The influence of Marxism in the disciplinary 'idealist' origins of IR : a revisionist study through the prism of imperialism

Villanueva Lira, Jose Ricardo January 2015 (has links)
Marxism is largely absent from the historiography of the discipline of International Relations (IR). This is striking because the formative years of the discipline coincide with a vibrant period in Marxist political thought. This was, after all, the era of, among others, Lenin, Kautsky, Bukharin and Luxemburg. The purpose of this thesis is to investigate to what extent and in what ways Marxist writings and precepts informed the so-called idealist stage of the discipline. Building on the work of revisionist scholars, the thesis reconstructs the writings of five benchmark IR thinkers. The cases of John Hobson, Henry Brailsford, Leonard Woolf, Harold Laski and Norman Angell, are analysed in order to explore the influence that Marxism might have played in their thinking, and in the “idealist years” of the discipline more generally.
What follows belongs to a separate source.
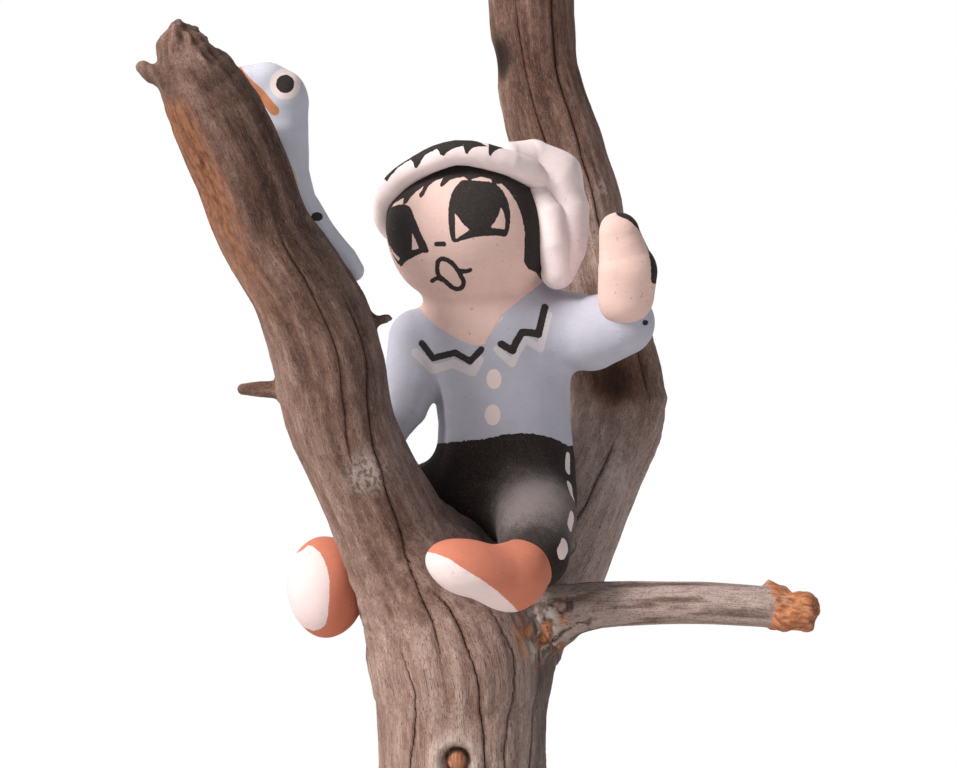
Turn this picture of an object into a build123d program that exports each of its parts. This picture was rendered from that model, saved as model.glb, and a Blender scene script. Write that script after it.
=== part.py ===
"""A clay boy astride a natural forked branch, with a clay bird clinging to the front limb.

Millimetres. +Z is up, -Y is the front. The origin is the middle of the felt's underside, where the piece rests.
The wood and the clay figures are placed from the fork, the point where the trunk divides.
"""

from build123d import *
import math
import os

# Base: a slice of log on felt, screwed to the branch from below.
SLAB_LENGTH = 128.0
SLAB_WIDTH = 106.0
SLAB_THICKNESS = 14.5
SLAB_EDGE_ROUND = 1.6
FELT_THICKNESS = 1.5
FELT_INSET = 5.0

SCREW_SHANK_RADIUS = 2.5
SCREW_HEAD_RADIUS = 4.6
SCREW_HEAD_HEIGHT = 3.2
SCREW_BITE = 30.0
SCREW_POINT = 5.0
SCREW_SLOT_WIDTH = 1.2
SCREW_SLOT_DEPTH = 1.3
SCREW_HOLE_CLEARANCE = 0.3
WASHER_RADIUS = 6.0
WASHER_THICKNESS = 1.0
COUNTERBORE_DEPTH = 5.5
COUNTERBORE_CLEARANCE = 0.8
DOWEL_RADIUS = 3.0
DOWEL_IN_SLAB = 8.0
DOWEL_IN_TRUNK = 12.0
DOWEL_OFFSET = 12.0

# Wood: lengths and the girth that each limb's taper is a share of.
TRUNK_HEIGHT = 83.0
TRUNK_RADIUS = 19.0
FRONT_LIMB_RADIUS = 11.2
REAR_LIMB_RADIUS = 10.2
SIDE_BRANCH_RADIUS = 4.7
SIDE_BRANCH_REACH = 56.0
TWIG_RADIUS = 1.5
TWIG_LENGTH = 9.0

# Clay boy.
HEAD_RADIUS = 17.2
HEAD_HEIGHT = 33.0
NECK_RADIUS = 11.0
SHOULDER_HALF_WIDTH = 17.0
WAIST_HALF_WIDTH = 14.8
TORSO_HALF_DEPTH = 11.6
TORSO_HEIGHT = 27.5
HIP_RADIUS = 16.0
HIP_HEIGHT = 29.5
SLEEVE_RADIUS = 4.6
RAISED_SLEEVE_RADIUS = 7.4
HAND_RADIUS = 6.3
RESTING_HAND_RADIUS = 3.6
THIGH_RADIUS = 8.3
SHIN_RADIUS = 5.8
SHOE_RADIUS = 6.2
HEADBAND_HEIGHT = 6.0
HEADBAND_THICKNESS = 2.6
KERCHIEF_ROLL_RADIUS = 4.4
SEAT_GAP = 5.5

# Clay bird.
BIRD_BODY_RADIUS = 5.0
BIRD_HEAD_RADIUS = 6.2
BEAK_LENGTH = 9.0
TAIL_LENGTH = 13.0
WING_THICKNESS = 1.6

CONTACT = 0.2  # left between pressed clay and wood
GLUE_LINE = 0.6  # adhesive under the bird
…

The thesis demonstrates that although Marxist thought has been neglected by mainstream IR disciplinary historians, it played a significant role in the discipline’s early development. As such, this thesis both challenges the exclusion of Marxist thought from the mainstream disciplinary histories of IR and contributes to a deeper understanding of the role it played in early 20th century IR theory.